You will have read much commentary on this already, mostly about the suitability of Mr Trump as a president and the possibility of him being impeached.

What has not been explored is the primary question: why would a man who wants to put America First – as he promised in his campaign and at rallies since – want to form a bond with a nation that opposes America?

There are good reasons why the USA and Russia should be friends. The “evil empire” of Ronald Reagan’s day is no longer.

Russia is a capitalist country, it trades globally and is, nominally, a democracy.

It makes sense that the old stand-off between Russia and the USA is ended. There is no ideological reason why the north of the planet should not be united from Alaska to Alaska.

The difficulty is centuries of mistrust and hostility. This grand vision of normalised USA/Russia relations does not feature in Mr Trump’s rhetoric.

If he wants to thaw a cold relationship, then he has not said as much or put it into any context. All we have to work on is Mr Trump’s fondness for saying he can cut a deal.

In this it remind us of Margaret Thatcher saying Mikhail Gorbachev was a man she could deal with.

But Mrs Thatcher and Mr Gorbachev had a clear purpose: to talk down an arms race. Mr Trump has offered no such purpose, which leaves us to imagine he has some other motive for accepting gifts from Moscow.

Being offered damaging information about a US presidential candidate and senator from a foreign government is a crime. Donald Trump Jr must have known this.

Yet he writes that he “loves” the idea of sabotaging Mrs Clinton with information from a Russian government source; this is either stupidity or the casualness of someone familiar with the idea of working in cahoots with Moscow.

What was the motive for being so open with a foreign government, so willing to engage?

Is Mr Trump, in fact, a Manchurian Candidate – a sleeper agent programmed to bring America down? That doesn’t seem plausible.

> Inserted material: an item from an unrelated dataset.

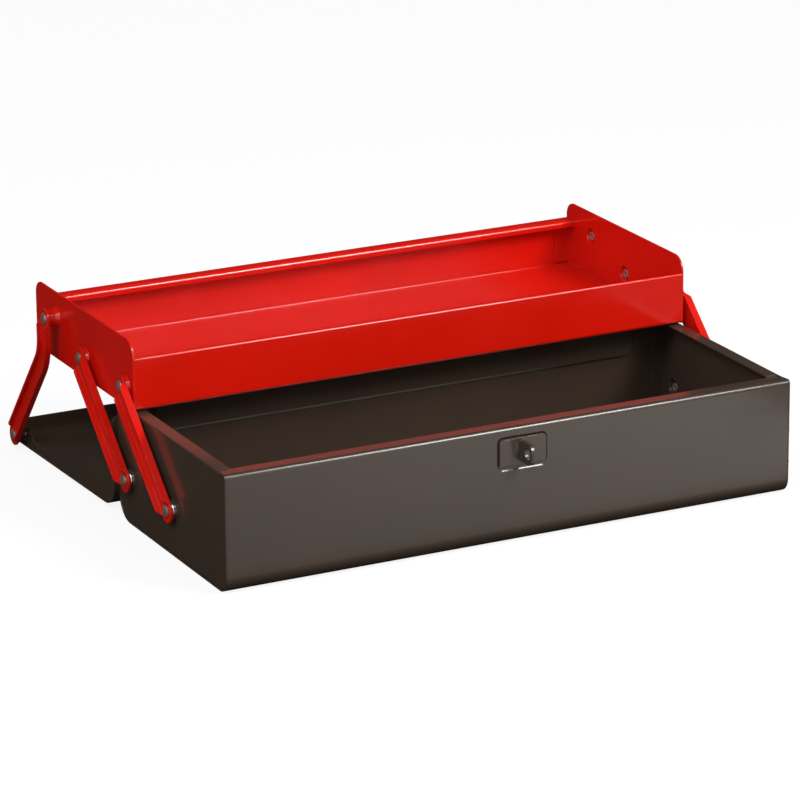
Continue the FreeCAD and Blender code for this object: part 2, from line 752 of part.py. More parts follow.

More credible is that in the world of property development and bankruptcy, he came across people from Russia who had money to invest and from there a relationship grew, built on the idea that governments are essentially business opportunities.

This plays to the idea that Mr Trump wanted the presidency as an ultimate business opportunity.

Alternatively, Mr Trump’s outrage at the Russian “hoax” is genuine and he didn’t know what was going on around him, but the mindset of his son and colleagues was to do whatever was opportune to advance business interests.

We are getting a little closer to having some of the questions about this strange affair answered.

Most interesting is not what he did, but why he did it.